Faculty and staff are invited to share input in the university’s initiative to improve culture and create a set of shared values. President Mary Sue Coleman shared information about the coming engagement during the Feb. 17 Board of Regents meeting.
A poll will collect information about values important to the university community, while focus groups and a community assembly planned later this spring will allow employees the chance for deeper participation. The poll will remain open through March 25.
"All of us deserve to learn, work and live in a supportive environment -- and to take part in creating the values that define us,” said President Mary Sue Coleman. “I encourage everyone to join in these vital efforts and our overall work to better our culture."
This work is being led by the Culture Change Values Identification Working Group.

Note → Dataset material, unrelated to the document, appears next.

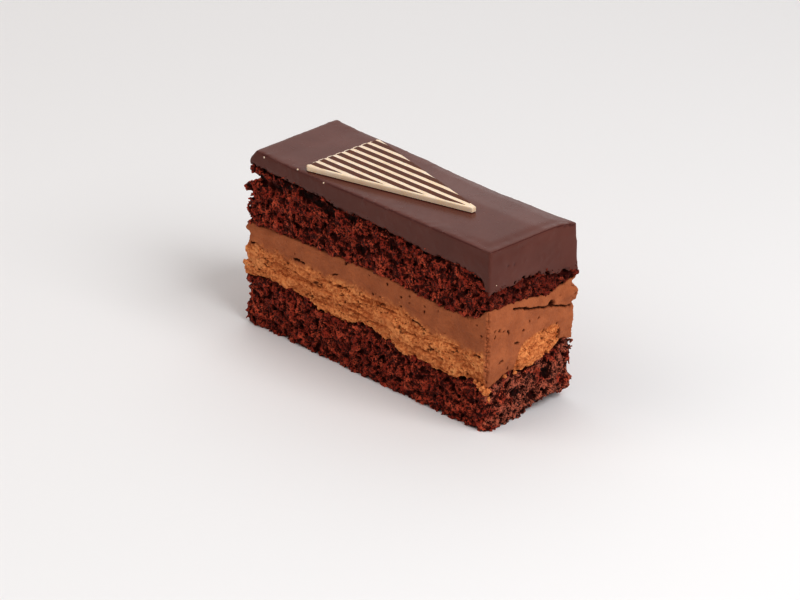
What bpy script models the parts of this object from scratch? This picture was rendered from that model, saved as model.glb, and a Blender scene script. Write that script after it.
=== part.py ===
"""A cut slice of chocolate layer cake, standing on its base.

X runs along the slice, Y across it and Z up. The near long cut face looks along -Y and the near
short end along +X. From the base up it has a chocolate sponge, a thick layer of mousse, a second
sponge and a chocolate glaze, with a striped chocolate triangle lying on the glaze.
"""

import math

import bmesh
import bpy
from mathutils import Vector, noise
from mathutils.geometry import delaunay_2d_cdt

# Every size below is in millimetres
MM = 0.001

# The whole slice
LENGTH = 120.0
WIDTH = 42.0
TOP_HEIGHT = 68.0

# Free space between a layer and the next one
LAYER_GAP = 0.3

# Spacing of the columns round the walls, and of the points inside a layer's floor and ceiling, which
# keep this far from the walls and further from the ragged start end
COLUMN_SPACING = 2.5
FACE_SPACING = 10.0
FACE_MARGIN = 4.0
FACE_START_MARGIN = 6.6

# Heights of the cut lines along the near long face, as (x, z) points from the start to the end
MOUSSE_FLOOR_ALONG = [
    (-60, 18.8), (-44, 21.4), (-29, 20.2), (-20, 17.9), (-12, 17.2), (-1, 20.4), (11, 19.3), (22, 16.4),
    (44, 16.0), (52, 18.2), (60, 16.2),
]
MOUSSE_TOP_ALONG = [(-60, 40.0), (-30, 40.9), (5, 41.6), (40, 40.4), (52, 41.1), (60, 46.0)]
GLAZE_FLOOR_ALONG = [
    (-60, 62.2), (-46, 61.5), (-22, 61.0), (-12, 58.7), (-1, 59.8), (12, 58.6), (30, 57.4), (44, 57.7),
    (53, 57.2), (60, 50.9),
]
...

The group was created last summer as part of the university’s work to create a set of unifying, shared values and set a lasting high standard for campus behaviors, systems and practices.
The working group is co-chaired by Patricia Hurn, dean of the School of Nursing, and Sonya Jacobs, chief organizational learning officer and senior director for faculty and leadership development at Michigan Medicine. Working group membership includes individuals from across the institution in various roles, and includes faculty, staff and student perspectives.
The current scope of the working group is to focus on the Ann Arbor campus and Michigan Medicine. Separate work is underway on the Dearborn and Flint campuses to address campus-specific priorities and evaluate where they are in the culture journey.
Information about the initiative is found on a new website, culturejourney.umich.edu.
Culture change starts with values
Currently, there is no single articulated set of shared values for the university, although many schools, colleges and units have adopted their own value statements.
The working group is charged with developing recommendations for shared values that will serve as the universitywide foundation for broader culture change.
“Values are fundamental beliefs that guide our behaviors and decision making,” said Jacobs.
“Behaviors are values in action. When our values are reflected in everything we do–how we recruit, hire, promote, measure performance, hold people accountable–we create and reinforce the culture we want to see,” added Jacobs.
Ways to engage in the process
Faculty and staff on the Ann Arbor campus and Michigan Medicine will receive an email inviting them to participate in the poll. While the current project is focused on the Ann Arbor campus and Michigan Medicine, all employees are welcome to participate in the poll.
Responses will be confidential. Authentication with a U-M login is required to limit participation to those within the U-M community and one submission per individual.
Feedback collected from the poll will help inform a series of focus groups in March, leading up to a community assembly event in April.
“The working group is one part of the university’s effort to restore trust, support healing, and build an environment of safety, respect and accountability,” said Hurn. “For us to be effective, we need to hear from faculty and staff in our community who care deeply for our mission and for one another.”
Following the engagement and data collection phases, the committee will analyze evidence on the gaps between U-M’s stated values and lived experience. It will make recommendations to the president and executive officers this summer.
Organizational Learning has information about courses and educational resources around culture change. A new offering, Culture Change Foundations: Improving Workplace Climate, guides learners on the first step in embarking on a culture change journey. The course helps define culture and climate, explores eight levers to affect climate and reviews a model to create lasting culture change. The next session is scheduled for March 24.